La inflación de la ideología woke y el neoantisemitismo
¿Y todo esto, qué relación tiene con la guerra en Oriente Medio y la explosión de antisemitismo que recorre el mundo? Mucho.
Porque aquí es donde hace su entrada triunfal, bajo palio, un convidado de piedra: el supremacismo blanco que, desde esos mismos Campus, se asocia con el sionismo. De allí, a que el púdico antisionismo -exhibido como sucedáneo políticamente correcto del antisemitismo hasta el 7-O- se convierta en el nuevo mantra de la izquierda woke-progre tras la bandera de la Palestina free.
Mientras las armas matan, las palabras sepultan
El nunca más que el Occidente, dizque civilizado, cultivó durante siete décadas, solamente era válido, y los judíos debían entenderlo así, para el Holocausto, a manos de los nazis alemanes, y bastaba y sobraba para cumplir con su papel de víctimas por varios siglos.

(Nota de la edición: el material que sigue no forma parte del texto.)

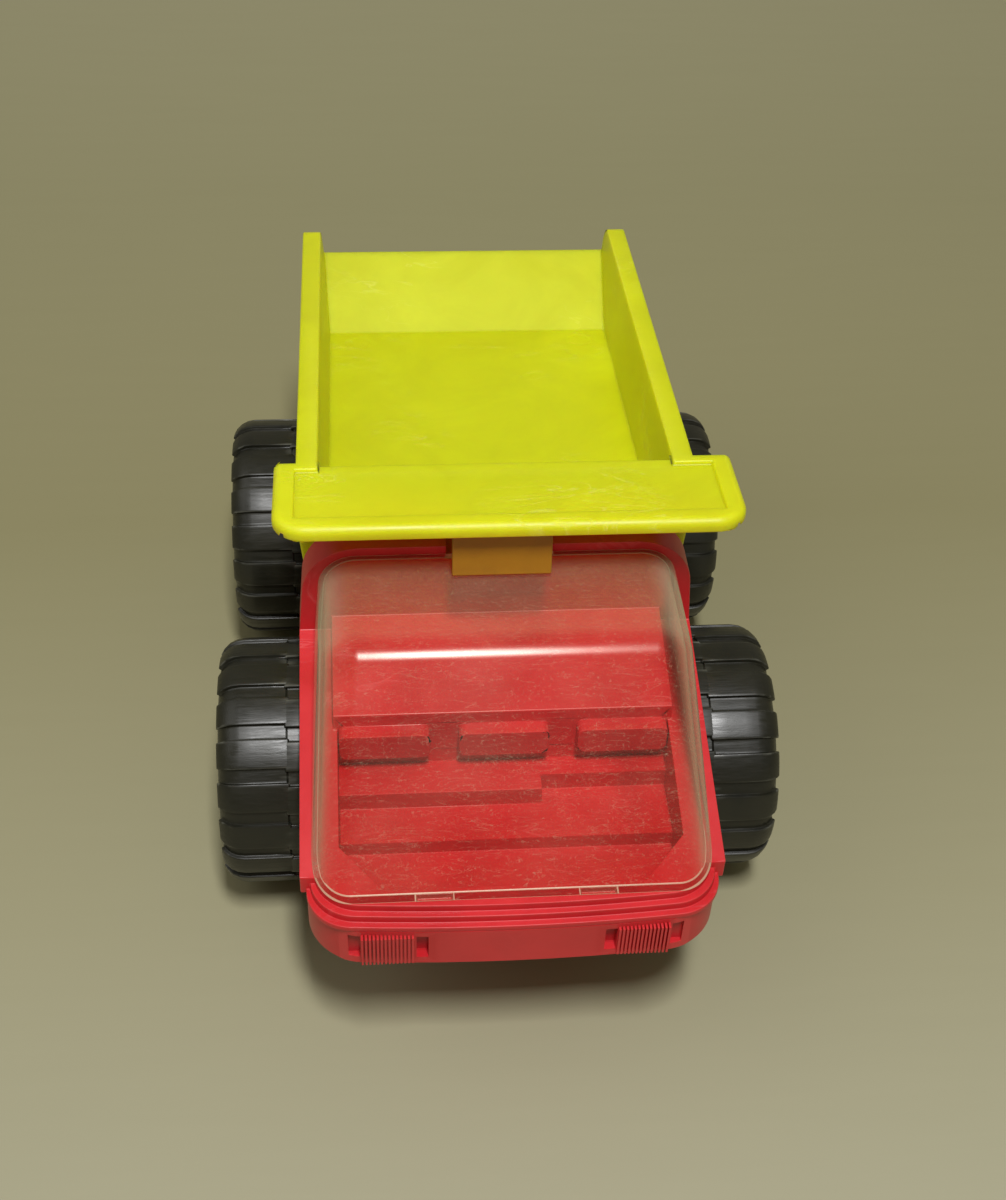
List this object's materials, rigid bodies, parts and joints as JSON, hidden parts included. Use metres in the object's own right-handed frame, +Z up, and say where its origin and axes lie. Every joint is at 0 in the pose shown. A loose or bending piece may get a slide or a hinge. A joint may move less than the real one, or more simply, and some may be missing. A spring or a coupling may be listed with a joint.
{
  "type": "toy dump truck",
  "caption": "Toy dump truck with a tipping open body and canopy, a clear-roofed cab with bench seats, a bumper with ribbed lamps and wide treaded wheels on steel axles.",
  "frame": {"origin": "on the ground under the middle of the truck, at the centre of its bounding box's lower face", "axes": "+Z up, the cab faces -Y, +X across the truck"},
  "size_m": [0.124, 0.1992, 0.1],
  "materials": {
    "red_plastic": "satin moulded polyethylene",
    "yellow_plastic": "satin moulded polyethylene, slightly translucent",
    "clear_plastic": "clear moulded polystyrene, finely scratched",
    "black_plastic": "satin black moulding",
    "steel": "plain drawn wire"
  },
  "bodies": {
    "truck": {"chassis": "red_plastic", "cab_tub": "red_plastic", "cab_dome": "clear_plastic", "hinge_rod": "steel", "rod_cap_l": "steel", "rod_cap_r": "steel", "cab_screw_l": "steel", "cab_screw_r": "steel"},
    "tipper": {"dump_body": "yellow_plastic"},
    "front_wheels": {"front_axle": "steel", "tyre_fl_outer": "black_plastic", "tyre_fl_inner": "black_plastic", "axle_cap_fl": "steel", "spacer_fl": "black_plastic", "tyre_fr_outer": "black_plastic", "tyre_fr_inner": "black_plastic", "axle_cap_fr": "steel", "spacer_fr": "black_plastic"},
    "rear_wheels": {"rear_axle": "steel", "tyre_rl_outer": "black_plastic", "tyre_rl_inner": "black_plastic", "axle_cap_rl": "steel", "spacer_rl": "black_plastic", "tyre_rr_outer": "black_plastic", "tyre_rr_inner": "black_plastic", "axle_cap_rr": "steel", "spacer_rr": "black_plastic"}
  },
  "joints": [
    {"name": "tip", "type": "hinge", "parent": "truck", "child": "tipper", "pos_m": [0, 0.07125, 0.0566], "axis": [-1, 0, 0], "range_deg": [0, 45]},
    {"name": "front_roll", "type": "hinge", "parent": "truck", "child": "front_wheels", "pos_m": [0, -0.03625, 0.028], "axis": [1, 0, 0], "continuous": true},
    {"name": "rear_roll", "type": "hinge", "parent": "truck", "child": "rear_wheels", "pos_m": [0, 0.04615, 0.028], "axis": [1, 0, 0], "continuous": true}
  ]
}
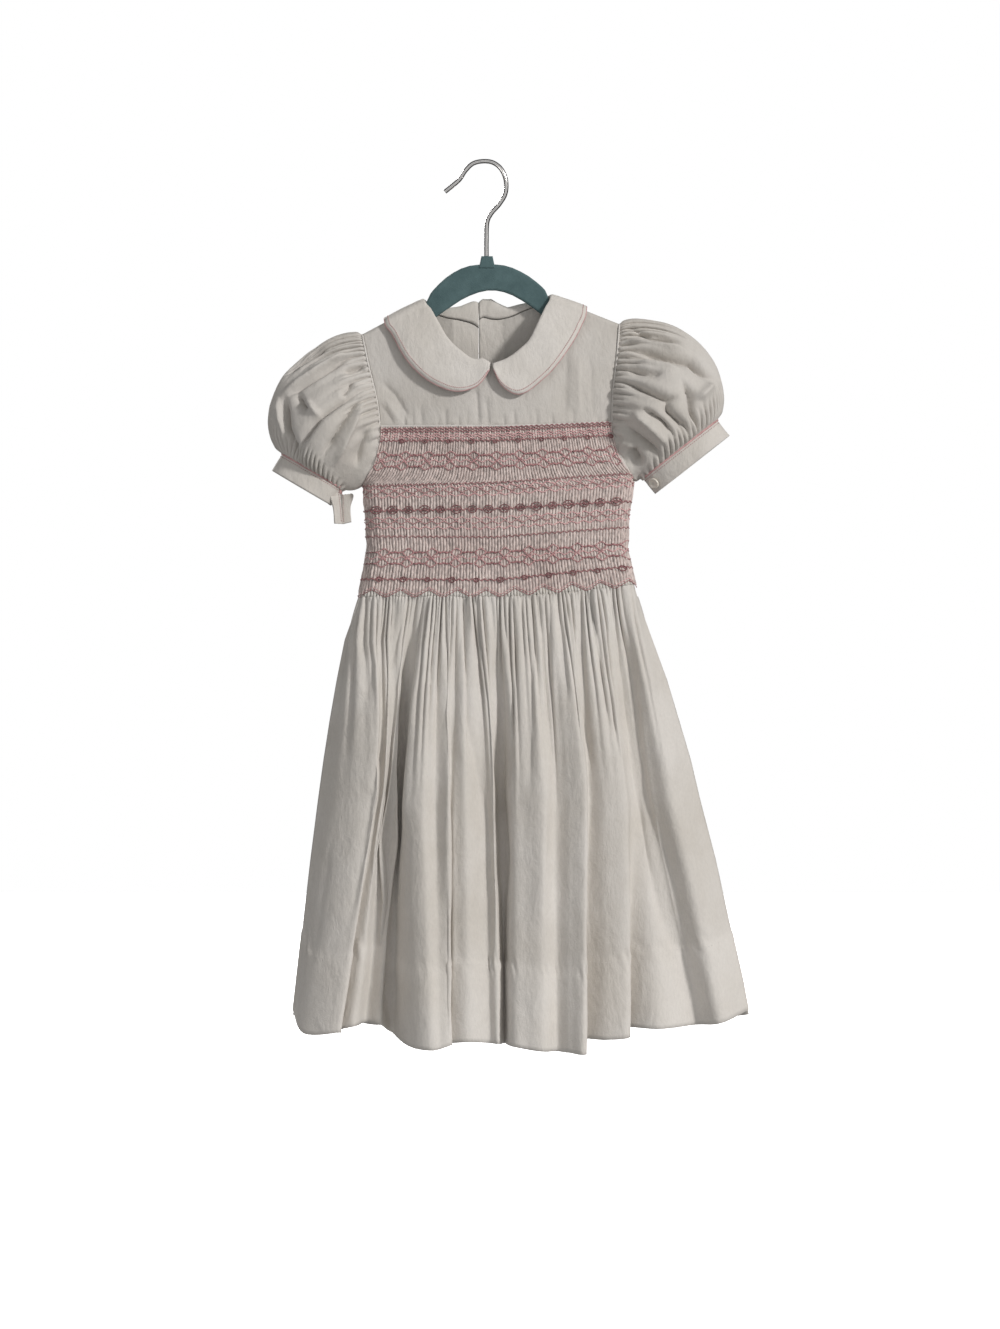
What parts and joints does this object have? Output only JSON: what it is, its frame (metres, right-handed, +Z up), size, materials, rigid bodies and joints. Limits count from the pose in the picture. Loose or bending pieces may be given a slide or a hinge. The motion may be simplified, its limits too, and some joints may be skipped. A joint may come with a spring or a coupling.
{
  "type": "smocked dress on a hanger",
  "caption": "Child's smocked cotton dress with a yoke, rounded collar, puffed sleeves with cuffs and a gathered skirt, hanging on a flocked hanger with a wire hook.",
  "frame": {"origin": "inside top of the hanger's hook, where the dress hangs", "axes": "+X to the right of the dress's front as it is seen, +Y to the back, +Z up"},
  "size_m": [0.3851, 0.0892, 0.7116],
  "materials": {
    "cotton": "off-white woven cotton, matt",
    "smocked_cotton": "off-white woven cotton, smocked in dusty pink thread above the skirt",
    "button": "pearly, glossy",
    "flock": "grey-teal flock over plastic",
    "chrome": "polished"
  },
  "bodies": {
    "root": {"front_yoke": "cotton", "front_panel": "smocked_cotton", "skirt_back": "cotton", "back_bodice_left": "cotton", "back_bodice_right": "cotton", "sleeve_left": "cotton", "sleeve_right": "cotton", "cuff_left": "cotton", "cuff_right": "cotton", "collar_left": "cotton", "collar_right": "cotton", "cuff_button": "button", "back_button_1": "button", "back_button_2": "button", "back_button_3": "button", "hanger_body": "flock", "hanger_hook": "chrome"}
  },
  "joints": []
}
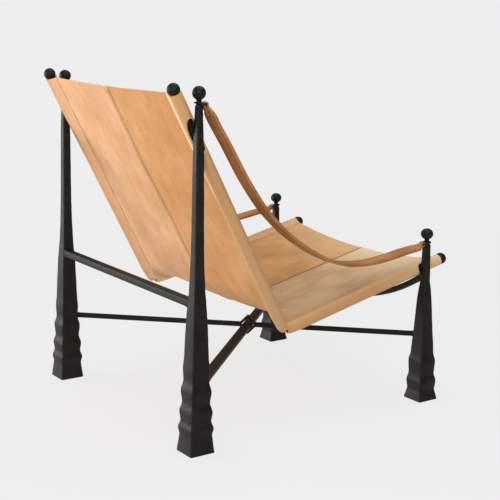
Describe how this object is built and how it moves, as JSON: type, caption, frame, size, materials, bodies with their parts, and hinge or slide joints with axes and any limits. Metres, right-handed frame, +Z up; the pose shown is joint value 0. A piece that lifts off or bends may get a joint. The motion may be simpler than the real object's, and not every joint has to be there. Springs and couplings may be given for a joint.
{
  "type": "lounge chair",
  "caption": "Lounge chair with a forged iron frame, ball finials, a leather sling for back and seat, and hanging leather arm straps.",
  "frame": {"origin": "on the floor, in the middle of the chair's footprint box", "axes": "+X to the sitter's left, -Y the way the sitter faces, +Z up"},
  "size_m": [0.726, 0.8576, 0.8464],
  "materials": {
    "blackened_iron": "hand-forged bar, hammered at the feet, oil-blackened and waxed to a dull sheen",
    "sling_leather": "vegetable-tanned saddle leather in natural tan, smooth side out, lightly mottled",
    "strap_leather": "harness leather folded double, darkened by handling, burnished edges"
  },
  "bodies": {
    "frame": {"post_rear_right": "blackened_iron", "post_front_right": "blackened_iron", "finial_rear_right": "blackened_iron", "finial_front_right": "blackened_iron", "side_rail_right": "blackened_iron", "rail_ball_top_right": "blackened_iron", "rail_ball_front_right": "blackened_iron", "saddle_rear_right": "blackened_iron", "saddle_front_right": "blackened_iron", "post_rear_left": "blackened_iron", "post_front_left": "blackened_iron", "finial_rear_left": "blackened_iron", "finial_front_left": "blackened_iron", "side_rail_left": "blackened_iron", "rail_ball_top_left": "blackened_iron", "rail_ball_front_left": "blackened_iron", "saddle_rear_left": "blackened_iron", "saddle_front_left": "blackened_iron", "sling_panel_right": "sling_leather", "sling_panel_left": "sling_leather", "rear_cross_bar": "blackened_iron", "square_diagonal": "blackened_iron", "flat_diagonal": "blackened_iron", "front_bow_bar": "blackened_iron"},
    "strap_right": {"arm_strap_right": "strap_leather", "strap_ring_rear_right": "blackened_iron", "strap_ring_front_right": "blackened_iron"},
    "strap_left": {"arm_strap_left": "strap_leather", "strap_ring_rear_left": "blackened_iron", "strap_ring_front_left": "blackened_iron"}
  },
  "joints": [
    {"name": "arm_strap_right_swing", "type": "hinge", "parent": "frame", "child": "strap_right", "pos_m": [-0.33, 0.3567, 0.8012], "axis": [0, -0.8761, -0.4821], "range_deg": [-20, 20]},
    {"name": "arm_strap_left_swing", "type": "hinge", "parent": "frame", "child": "strap_left", "pos_m": [0.33, 0.3567, 0.8012], "axis": [0, -0.8761, -0.4821], "range_deg": [-20, 20]}
  ]
}
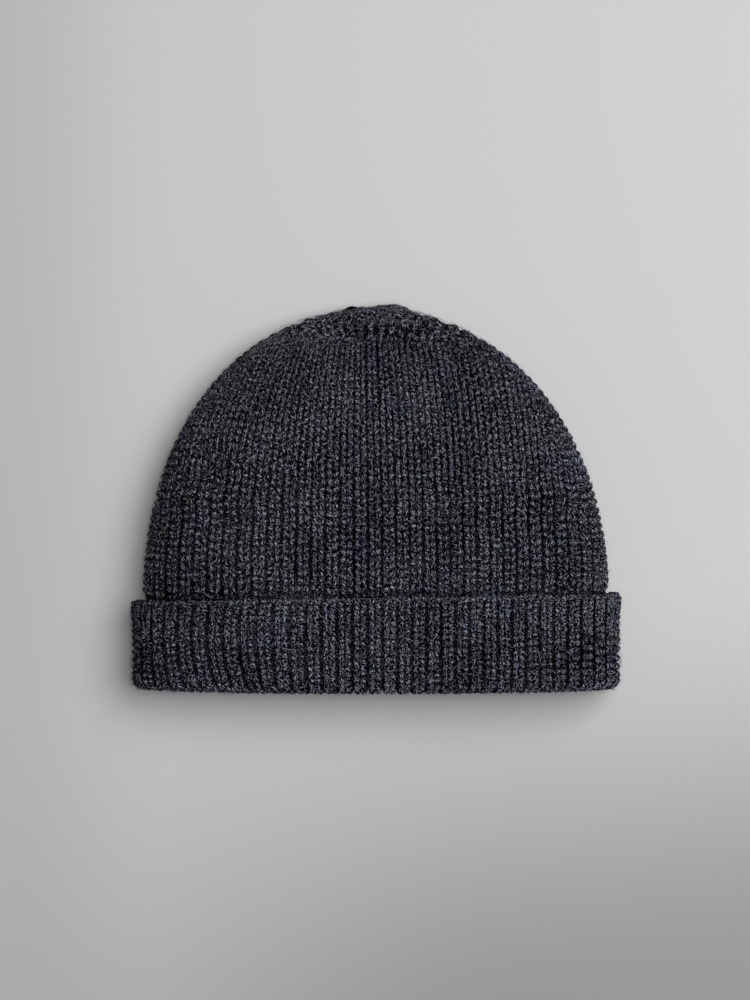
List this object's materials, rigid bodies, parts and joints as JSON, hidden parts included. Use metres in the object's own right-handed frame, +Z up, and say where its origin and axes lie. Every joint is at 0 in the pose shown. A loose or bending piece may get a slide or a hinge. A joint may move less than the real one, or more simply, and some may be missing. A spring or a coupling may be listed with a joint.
{
  "type": "knit watch cap",
  "caption": "Ribbed knit watch cap with a folded cuff and a gathered tip, hollow, lying flat on its back.",
  "frame": {"origin": "middle of the cap's bounding box on the surface that it lies on", "axes": "+X across the cap, +Y from the cuff to the gathered tip, +Z up through the front of the cap"},
  "size_m": [0.245, 0.195, 0.044],
  "materials": {
    "crown_knit": "dark charcoal heather wool, ribbed knit, matte with fine fuzz",
    "cuff_knit": "dark charcoal heather wool, ribbed knit turned up, matte with fine fuzz"
  },
  "bodies": {
    "root": {"crown": "crown_knit", "cuff": "cuff_knit"}
  },
  "joints": []
}
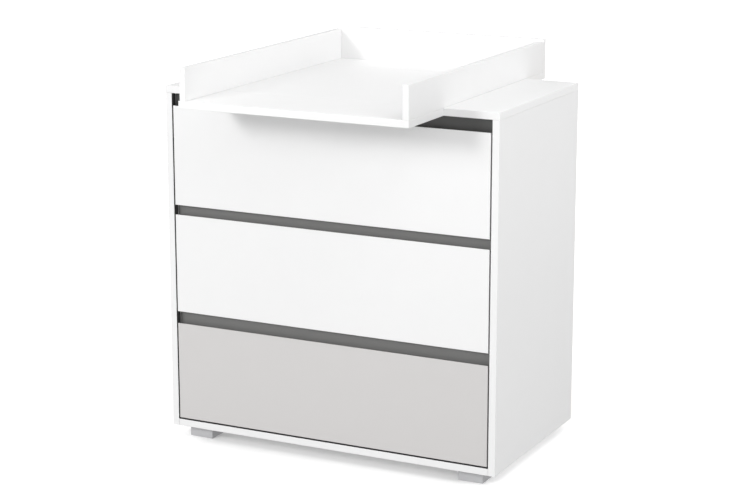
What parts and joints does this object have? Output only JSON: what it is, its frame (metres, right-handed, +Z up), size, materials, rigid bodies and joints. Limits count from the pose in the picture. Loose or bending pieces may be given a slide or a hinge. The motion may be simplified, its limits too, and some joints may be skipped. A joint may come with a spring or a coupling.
{
  "type": "changing table",
  "caption": "Chest of drawers in white laminate with finger recesses for handles, block feet and a lift-off changing top that overhangs front and back inside a raised rim.",
  "frame": {"origin": "on the floor, below the middle of the whole outline", "axes": "+X to the right across the drawer fronts, +Y from the fronts to the back, +Z up"},
  "size_m": [0.9, 0.816, 0.996],
  "materials": {
    "white_laminate": "white melamine on particle board, satin",
    "grey_front": "warm light grey melamine on particle board, satin",
    "grey_rails": "graphite grey melamine on particle board, matt",
    "white_hardboard": "white painted hardboard, matt",
    "silver_feet": "silver-grey moulded plastic, fine texture",
    "slide_steel": "rolled steel, zinc plated",
    "screw_steel": "zinc-plated steel",
    "zinc_cams": "die-cast zinc and steel bolts",
    "beech_dowels": "fluted beech, unfinished"
  },
  "bodies": {
    "chest": {"top_panel": "white_laminate", "bottom_panel": "white_laminate", "left_side_panel": "white_laminate", "right_side_panel": "white_laminate", "back_panel": "white_hardboard", "grip_rail_1": "grey_rails", "grip_rail_2": "grey_rails", "grip_rail_3": "grey_rails", "front_left_foot": "silver_feet", "front_right_foot": "silver_feet", "rear_left_foot": "silver_feet", "rear_right_foot": "silver_feet", "wood_dowels": "beech_dowels", "cam_fittings": "zinc_cams", "chest_screws": "screw_steel", "drawer_1_left_slide_outer": "slide_steel", "drawer_1_right_slide_outer": "slide_steel", "drawer_2_left_slide_outer": "slide_steel", "drawer_2_right_slide_outer": "slide_steel", "drawer_3_left_slide_outer": "slide_steel", "drawer_3_right_slide_outer": "slide_steel"},
    "drawer_1_runners": {"drawer_1_left_slide_middle": "slide_steel", "drawer_1_right_slide_middle": "slide_steel"},
    "drawer_1": {"drawer_1_front": "white_laminate", "drawer_1_inner_front": "white_laminate", "drawer_1_left_side": "white_laminate", "drawer_1_right_side": "white_laminate", "drawer_1_back": "white_laminate", "drawer_1_bottom": "white_hardboard", "drawer_1_left_slide_inner": "slide_steel", "drawer_1_right_slide_inner": "slide_steel", "drawer_1_screws": "screw_steel"},
    "drawer_2_runners": {"drawer_2_left_slide_middle": "slide_steel", "drawer_2_right_slide_middle": "slide_steel"},
    "drawer_2": {"drawer_2_front": "white_laminate", "drawer_2_inner_front": "white_laminate", "drawer_2_left_side": "white_laminate", "drawer_2_right_side": "white_laminate", "drawer_2_back": "white_laminate", "drawer_2_bottom": "white_hardboard", "drawer_2_left_slide_inner": "slide_steel", "drawer_2_right_slide_inner": "slide_steel", "drawer_2_screws": "screw_steel"},
    "drawer_3_runners": {"drawer_3_left_slide_middle": "slide_steel", "drawer_3_right_slide_middle": "slide_steel"},
    "drawer_3": {"drawer_3_front": "grey_front", "drawer_3_inner_front": "white_laminate", "drawer_3_left_side": "white_laminate", "drawer_3_right_side": "white_laminate", "drawer_3_back": "white_laminate", "drawer_3_bottom": "white_hardboard", "drawer_3_left_slide_inner": "slide_steel", "drawer_3_right_slide_inner": "slide_steel", "drawer_3_screws": "screw_steel"},
    "changer": {"left_rim": "white_laminate", "right_rim": "white_laminate", "rear_rim": "white_laminate", "front_extension_board": "white_laminate", "rear_extension_board": "white_laminate", "changer_screws": "screw_steel"}
  },
  "joints": [
    {"name": "drawer_1_slide", "type": "slide", "parent": "chest", "child": "drawer_1", "axis": [0, -1, 0], "range_m": [0, 0.4]},
    {"name": "drawer_1_runner_slide", "type": "slide", "parent": "chest", "child": "drawer_1_runners", "axis": [0, -1, 0], "range_m": [0, 0.2]},
    {"name": "drawer_2_slide", "type": "slide", "parent": "chest", "child": "drawer_2", "axis": [0, -1, 0], "range_m": [0, 0.4]},
    {"name": "drawer_2_runner_slide", "type": "slide", "parent": "chest", "child": "drawer_2_runners", "axis": [0, -1, 0], "range_m": [0, 0.2]},
    {"name": "drawer_3_slide", "type": "slide", "parent": "chest", "child": "drawer_3", "axis": [0, -1, 0], "range_m": [0, 0.4]},
    {"name": "drawer_3_runner_slide", "type": "slide", "parent": "chest", "child": "drawer_3_runners", "axis": [0, -1, 0], "range_m": [0, 0.2]},
    {"name": "changer_lift", "type": "slide", "parent": "chest", "child": "changer", "axis": [0, 0, 1], "range_m": [0, 0.15]}
  ],
  "couplings": [
    {"joint": "drawer_1_runner_slide", "follows": "drawer_1_slide", "ratio": 0.5},
    {"joint": "drawer_2_runner_slide", "follows": "drawer_2_slide", "ratio": 0.5},
    {"joint": "drawer_3_runner_slide", "follows": "drawer_3_slide", "ratio": 0.5}
  ]
}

Después de ocupar ilegalmente Palestina (lo de la Resolución de las Naciones Unidades fue un mero hecho político sin relevancia), repeler y ganar cinco guerras, insistir con defenderse a toda costa, convertir a Gaza en una cárcel a cielo abierto y llevar a cabo el más brutal genocidio de los últimos siglos (hay que ver que la población “carcelaria” gazatí sólo se duplicó en las últimas décadas) con la pobre excusa de un supuesto ataque, pogromo le llaman, que todavía está por probarse si no fue un acto de falsa bandera orquestado por el Mossad, todavía pretenden seguir siendo víctimas.
Pues no. Subvertidas las palabras, prostituidos los conceptos que estas encierran, el mundo -o, por lo menos, la mayoría más vociferante- ha decidido que basta, no habrá en el futuro ninguna prueba, ni circunstancia, que justifique apoyo alguno al Estado genocida y opresor judío, que debe pagar por sus culpas.
En eso estamos. Mejor dicho, están, porque algunos resistimos y resistiremos a navegar las pútridas aguas del islamo-nazismo y sus secuaces.